Przygotowanie kolacji wigilijnej będzie droższe niż przed rokiem – wynika z najnowszych danych GUS. Wzrosły ceny większości produktów, które trafiają na świąteczny stół. Ale są też dobre wiadomości – w tym roku będzie można oszczędzić na niektórych prezentach.
Za kilogram karpia trzeba zapłacić średnio 14,47 zł. To o blisko 4 proc. więcej niż przed rokiem. Minimalnie podrożały również śledzie. O ponad 6 proc. wzrosły za to ceny majonezu, a tylko o 1 proc. ceny chleba. Bochenek kosztuje nieco ponad 2 zł. Najwięcej, bo od 9 do 11 proc. więcej niż rok temu zapłacimy za buraki, kapustę i suszone grzyby.
Są też dobre wiadomości – o prawie 10 proc. potaniał za to cukier. Z danych GUS wynika, że na świąteczne wypieki trzeba dziś przeznaczyć nieco więcej niż zwykle. Choć za mąkę zapłacimy tyle, co przed rokiem, znacznie podrożały jajka.
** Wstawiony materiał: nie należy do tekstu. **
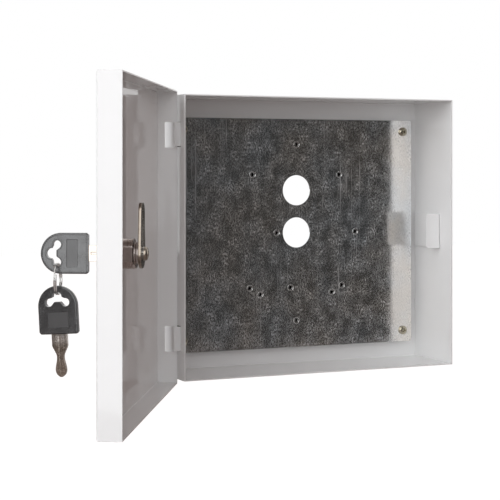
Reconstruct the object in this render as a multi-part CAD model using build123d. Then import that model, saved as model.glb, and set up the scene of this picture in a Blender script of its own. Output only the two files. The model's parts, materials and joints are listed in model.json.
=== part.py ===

Ich średnia cena wzrosła do 77 groszy za sztukę. Podrożały też orzechy i miód (o kilka procent). Nieco mniej niż przed rokiem zapłacimy za to za rodzynki i czekoladę. Ceny tych produktów spadły jednak symbolicznie, niespełna o 1 proc.
Spośród owoców najbardziej podrożały jabłka, o blisko 63 proc. Średnia cena to obecnie 3,37 zł za kilogram. Pomarańcze i mandarynki kosztują od 5 do 10 proc. więcej niż przed rokiem. Spadły natomiast ceny bananów (o kilka procent).
Z raportu Głównego Urzędu Statystycznego wynika, że w tym roku na prezenty pod choinkę możemy wydać nieco mniej. Spadły bowiem ceny wielu popularnych urządzeń elektronicznych. Najbardziej, bo o ponad 11 proc. potaniały cyfrowe aparaty fotograficzne. Przeciętny „kompakt” kupimy już za ok. 560 zł.
Ceny tabletów spadły o 6 proc., do poziomu 760 zł za sztukę. Podobne obniżki dotyczą smartfonów. Te urządzenia są jednak zwykle droższe od tabletów. Przeciętny smartfon kosztuje obecnie blisko 1400 zł. Powodów do zadowolenie nie mają natomiast fani gier na konsole. Ceny tych produktów wzrosły aż o 13 proc., do średniego poziomu 192 zł.
Szukając podarunków dla najmłodszych warto rozejrzeć się po półkach za pluszowymi zabawkami. Są dziś o 10 proc. tańsze niż przed rokiem. Na pluszaka trzeba wydać średnio 55 zł. Niestety, jednocześnie wzrosły ceny klocków Lego. Taki zestaw kosztuje średnio 104 zł.
W górę poszły również ceny książek, o ponad 6 proc. W tym samym stopniu podrożała biżuteria i drobne elementy damskiej garderoby, np. skórzane rękawiczki.
Statystycy sprawdzili nie tylko aktualne ceny. Zbadali również, na co wydajemy nasze pieniądze. Okazuje się, że blisko jedną czwartą domowych wydatków pochłania żywność. Kolejne 10 proc. przeznaczamy na utrzymanie mieszkania. Na trzecim miejscu znalazły się kosztu transportu. Najmniej, bo niespełna jeden procent dochodów, wydajemy na edukację.